Thank you, Lugg. We've had some unusually gorgeous weather lately, which was fortunate since several graduation ceremonies were held outside on the football field due to work being done on the inside venues. It's actually been so cool at night that we've been wearing sweaters and I've opened up the windows in my house. This won't last, but it's sure wonderful for the moment. Usually for us, during this time of year, it feels just like living inside a steam room.
While trimming back the jungle that had grown outside my front door I came across this snake skin. It was tucked into an area where my hand was busy grabbing at weeds (I knew better than to do that without checking). It had been pretty well hidden, but my lecherous friendly neighbor stopped by just as I was getting ready to take a photo and pulled the thing out with my clippers.
There's a very aggressive black snake that lives near by, so perhaps the skin is from him. He should be taking care of decreasing the frog, mouse, and rat populations.
I wasn't sure where to put this since it's a terrible picture, so I thought I'd put it here. Seen while I was on a quick trip home today at lunchtime. It's a flying dragon strapped to a flatbed trailer. I have no idea where it was being taken. I was tempted to follow when it turned the corner, but was pressed for time and only managed a quick snap.

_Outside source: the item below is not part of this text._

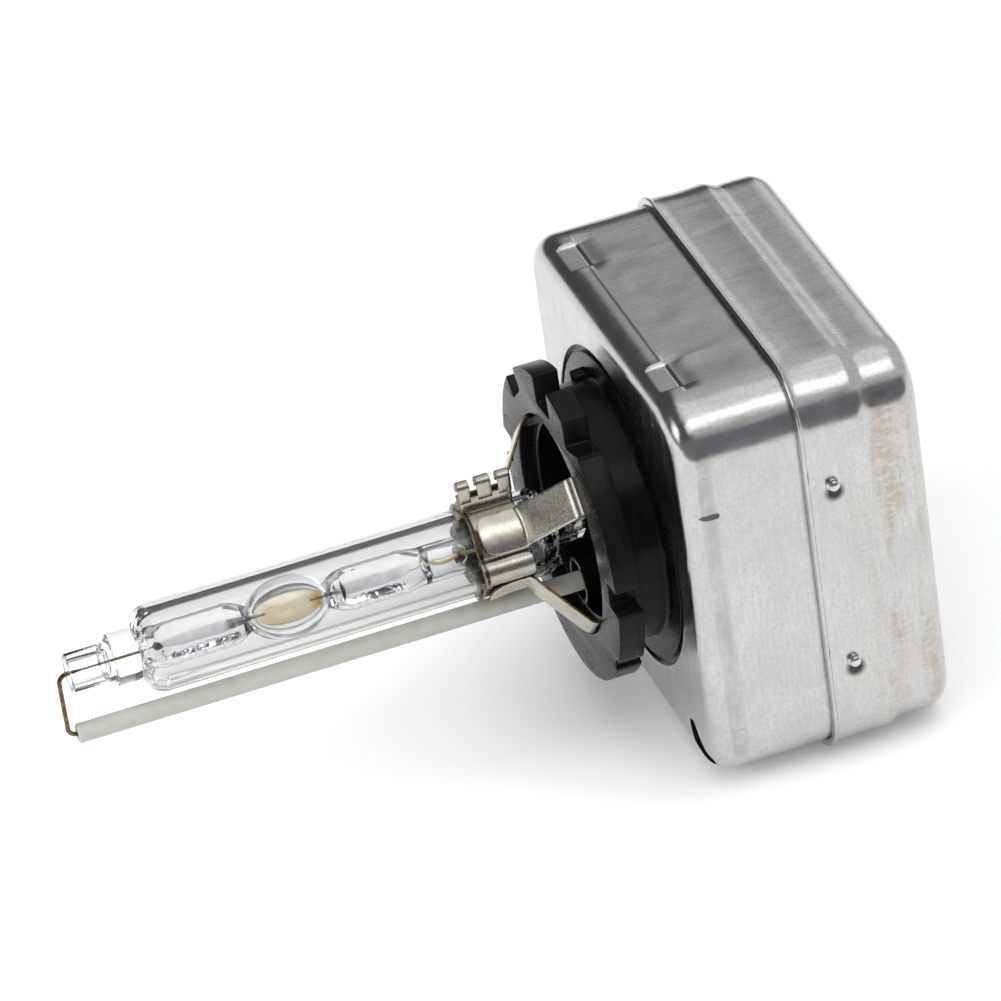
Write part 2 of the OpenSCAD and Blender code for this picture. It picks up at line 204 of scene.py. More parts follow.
def loft(name, rings, material, caps=(True, True), close=False, sharp=35):
    """A skin over rings of points. A cap closes an end with a fan round its middle."""
    count = len(rings[0])
    points = [p for ring in rings for p in ring]
    faces = ring_faces(len(rings), count, True, close)
    for end, wanted in zip((0, len(rings) - 1), caps):
        if wanted and not close:
            middle = sum((Vector(p) for p in rings[end]), Vector()) / count
            points.append(middle)
            hub = len(points) - 1
            for j in range(count):
                faces.append((end * count + j, end * count + (j + 1) % count, hub))
    return make_piece(name, points, faces, material, sharp)


def polar(radius, angle, cx=0.0, cy=0.0):
    """A point at an angle in radians from a centre."""
    return cx + radius * math.cos(angle), cy + radius * math.sin(angle)


def lathe(name, profile, material, steps=128, x=0.0, z=0.0, wobble=None, sharp=35):
    """Turns a profile of (radius, y) about a line parallel to Y.

    A profile that starts and ends on the axis makes a rod; any other one is closed on
    itself and makes a ring. wobble(radius, y, angle) gives a point's own radius and y.
    """
    solid = profile[0][0] < 1e-6 and profile[-1][0] < 1e-6
    turned = profile[1:-1] if solid else profile
    rings = []
    for radius, y in turned:
        ring = []
        for k in range(steps):
            angle = math.tau * k / steps
            r, v = wobble(radius, y, angle) if wobble else (radius, y)
            px, pz = polar(r, angle, x, z)
            ring.append((px, v, pz))
        rings.append(ring)
    return loft(name, rings, material, (solid, solid), not solid, sharp)


def arc_points(cx, cy, radius, start, end, steps):
    """Points of an arc, with its angles in degrees."""
    return [polar(radius, math.radians(start + (end - start) * k / steps), cx, cy)
            for k in range(steps + 1)]


def rounded(points, radius, steps=4, closed=True):
    """The same outline with its corners rounded. radius is one number or one a corner."""
    out = []
    count = len(points)
    for i, point in enumerate(points):
        r = radius[i] if isinstance(radius, (list, tuple)) else radius
        here = Vector(point)
        if r <= 0 or (not closed and i in (0, count - 1)):
            out.append(tuple(here))
            continue
        before = (Vector(points[i - 1]) - here).normalized()
        after = (Vector(points[(i + 1) % count]) - here).normalized()
        opening = before.angle(after)
        if opening > math.radians(176):
            out.append(tuple(here))
            continue
        reach = r / math.tan(opening / 2)
        nearest = min((Vector(points[i - 1]) - here).length,
                      (Vector(points[(i + 1) % count]) - here).length)
        reach = min(reach, nearest * 0.49)
        r = reach * math.tan(opening / 2)
        middle = here + (before + after).normalized() * (r / math.sin(opening / 2))
        first = here + before * reach - middle
        second = here + after * reach - middle
        turn = first.angle_signed(second)
        for k in range(steps + 1):
            a = -turn * k / steps
            out.append((middle.x + first.x * math.cos(a) - first.y * math.sin(a),
                        middle.y + first.x * math.sin(a) + first.y * math.cos(a)))
    return out


def plate(name, loops, y0, y1, bevel, material):
    """A flat plate from y0 to y1 with rounded edges. loops are outlines in X and Z."""
    curve = bpy.data.curves.new(name, "CURVE")
    curve.dimensions = "2D"
    curve.fill_mode = "BOTH"
    for loop in loops:
        spline = curve.splines.new("POLY")
        spline.points.add(len(loop) - 1)
        for point, (x, z) in zip(spline.points, loop):
            point.co = (x * MM, z * MM, 0, 1)
        spline.use_cyclic_u = True
    curve.extrude = ((y1 - y0) / 2 - bevel) * MM
    curve.bevel_depth = bevel * MM
    curve.bevel_resolution = 2
    curve.offset = -bevel * MM
    holder = put_in_scene(name + "_outline", curve)
    depsgraph = bpy.context.evaluated_depsgraph_get()
    mesh = bpy.data.meshes.new_from_object(holder.evaluated_get(depsgraph))
    bpy.data.objects.remove(holder)
    bpy.data.curves.remove(curve)
    lift = Matrix.Translation((0, (y0 + y1) / 2 * MM, 0))
    mesh.transform(lift @ Matrix.Rotation(math.pi / 2, 4, "X"))
    edit_mesh(mesh, lambda bm: bmesh.ops.remove_doubles(bm, verts=bm.verts, dist=0.002 * MM))
    return finish_piece(name, mesh, material)


def box_piece(low, high, name="cutter"):
    """A plain box, used only to cut other pieces."""
    points = [(x, y, z) for x in (low[0], high[0]) for y in (low[1], high[1])
              for z in (low[2], high[2])]
    faces = [(0, 1, 3, 2), (4, 6, 7, 5), (0, 4, 5, 1), (2, 3, 7, 6), (0, 2, 6, 4), (1, 5, 7, 3)]
    return make_piece(name, points, faces, None)


def apply_modifiers(piece, sharp=35):
    """Bakes the modifiers of a piece into its mesh."""
    depsgraph = bpy.context.evaluated_depsgraph_get()
    mesh = bpy.data.meshes.new_from_object(piece.evaluated_get(depsgraph))
    piece.modifiers.clear()
    piece.data = mesh
    shade(mesh, sharp)
    return piece


def combine(piece, others, operation="DIFFERENCE", sharp=35, keep_finish=False):
    """Cuts others out of a piece, or joins them to it. The cuts may keep their own finish."""
    for other in others:
        step = piece.modifiers.new(operation.lower(), "BOOLEAN")
        step.operation = operation
        step.solver = "EXACT"
        step.object = other
        if keep_finish:
            step.material_mode = "TRANSFER"
    apply_modifiers(piece, sharp)
    for other in others:
        bpy.data.objects.remove(other)
    return piece


def thicken(piece, thickness, offset, even=False):
    """Turns a surface into sheet."""
    sheet_step = piece.modifiers.new("sheet", "SOLIDIFY")
    sheet_step.thickness = thickness * MM
    sheet_step.offset = offset
    sheet_step.use_even_offset = even
    return sheet_step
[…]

This morning I happened to see a Facebook post by a friend showing the dragon installed (temporarily?) behind the local Hippodrome Theatre. The dragon was apparently welded together a few years ago by a local artist and was totally constructed from recycled materials such as a beer keg and metal shipping containers. www.gainesville.com/article/20130804/ARTICLES/130809815
I visited a new organic market in a part of town I had not been to in a long time. At the edge of the market parking lot was this retention pond filled with water from the heavy rains we had yesterday.
There have been domestic-type ducks in this area for many years, even though it's near a major highway.
They thought I was going to feed them, and I could see evidence of open cans of what looked like cat food near the edge of the pond.
This one was hopefully wandering the parking lot in search of a tip.
We used to live on some canals in south Texas, which were heavily populated by those "domestic type" ducks. You could generally tell they were the Pekings crossed with various wild cousins & every so often you'd see some where the mix hadn't melded well. The ones in your picture look as though they've stabilized into a particular type. Isn't it out of the ordinary to see so much comb on ducks?